Mirrors
I want to return again to A Circle of Quiet by Madeleine L’Engle one last time before I shelve the book for a while. An idea she explores that has stuck with me is the idea of mirrors and how they help us see ourselves. Of course, as she writes, “[t]he bathroom mirror tells us a certain amount about our outside selves.” But in the same way that a mirror reflects us to ourselves so we can see what’s going on with our hair or clothes or makeup, we find figurative mirrors, people in our lives, that can help us understand who we are. L’Engle puts it this way:
I don’t know what I’m like. I get glimpses of myself in other people’s eyes. I try to be careful whom I use as a mirror: my husband; my children; my mother; the friends of my right hand. If I do something which disappoints them I can easily read it in their response. They mirror their pleasure or approval, too.
I think L’Engle is right: we have, whether consciously or not, “mirrors” in the people around us, especially those to whom we’re closest. However, there is danger here. L’Engle goes on to say that “we aren’t always careful of our mirrors.” How true! I realized as I read that passage that many of my struggles with anxiety stem from looking into the wrong mirrors to understand myself. L’Engle describes comparing herself to the picture of a perfect housewife and mother that other women around her apparently held, and feeling like a failure as a result. For me, the false mirror is often not even rooted in another person’s expectations, but rather in my own false expectations for myself.
Struggles with feeling incompetent, inadequate, too reserved, too timid, and too lacking in confidence have often plagued me. I have felt these struggles with regard to school and work and relationships. But these struggles, I’ve noticed, are frequently based on a vague image I have in my head of what the ideal woman is supposed to be like. Since I don’t measure up to the imaginary ideal, I am somehow a failure. No one else is even telling me these things; I’m just making them up! How ridiculous, I might say to myself. Nevertheless, there that image is, in my head. However unsubstantiated and underdeveloped this image may be, it’s difficult to shake.
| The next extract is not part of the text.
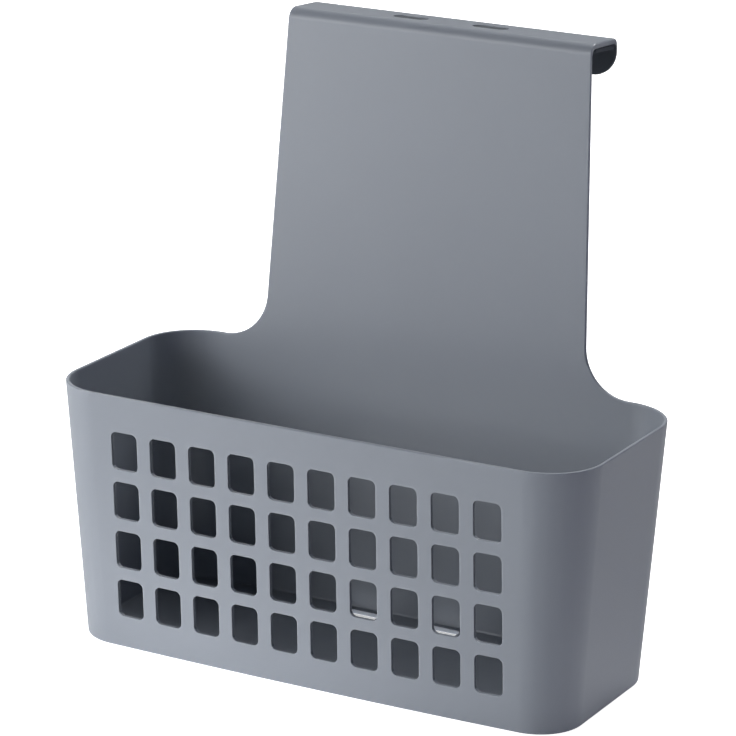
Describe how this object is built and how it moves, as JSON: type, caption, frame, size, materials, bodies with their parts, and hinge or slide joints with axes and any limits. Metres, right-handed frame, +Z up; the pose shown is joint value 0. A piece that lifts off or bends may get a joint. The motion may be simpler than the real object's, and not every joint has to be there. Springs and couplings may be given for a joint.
{
  "type": "over-door kitchen sink caddy",
  "caption": "Tapered plastic basket with a grid-holed front, a tall leaning back plate and a rubber-lined hook that hangs over a cupboard door.",
  "frame": {"origin": "middle of the overall box in X and Y, on the surface that the basket stands on", "axes": "+X to the right seen from the front, -Y to the front with the holed wall, +Z up towards the hook"},
  "size_m": [0.28, 0.1556, 0.2926],
  "materials": {
    "shell_plastic": "satin moulded polypropylene, cool mid grey",
    "liner_rubber": "matt dark grey rubber",
    "bumper_rubber": "matt dark grey rubber"
  },
  "bodies": {
    "root": {"caddy_shell": "shell_plastic", "hook_liner": "liner_rubber", "lower_bumper_left": "bumper_rubber", "lower_bumper_right": "bumper_rubber"}
  },
  "joints": []
}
What’s the answer? Well, as L’Engle suggests, choose mirrors carefully. I find that, like L’Engle, I can often get a truer picture of myself from my closest companions whom I trust than I can from my own prejudiced viewpoint. My sister, who is mysteriously capable of reading me like a book, can tell me when I’m truly off base and behaving poorly, or encourage me when I mistakenly feel down about myself. But, more importantly, the ultimate mirror I should look into for a true self-understanding is the One who knows me most intimately, the One who created me and has adopted me as His daughter, the One who loves me without fail or change.
For this reason, I cherish Psalm 139. I can declare with the psalmist that God is “intimately acquainted with all my ways” (verse 3). Therefore, I can also ask God to “search me . . . and know my heart; / Try me and know my anxious thoughts; / And see if there be any hurtful way in me, / And lead me in the everlasting way” (23-24). Much like a good accountability partner (a trustworthy mirror), except, unlike a fallible human, able to see the depths of my heart without any confusion, God can understand my deepest motives, know and relieve me of anxieties, convict me of any sin, and guide me in the truth.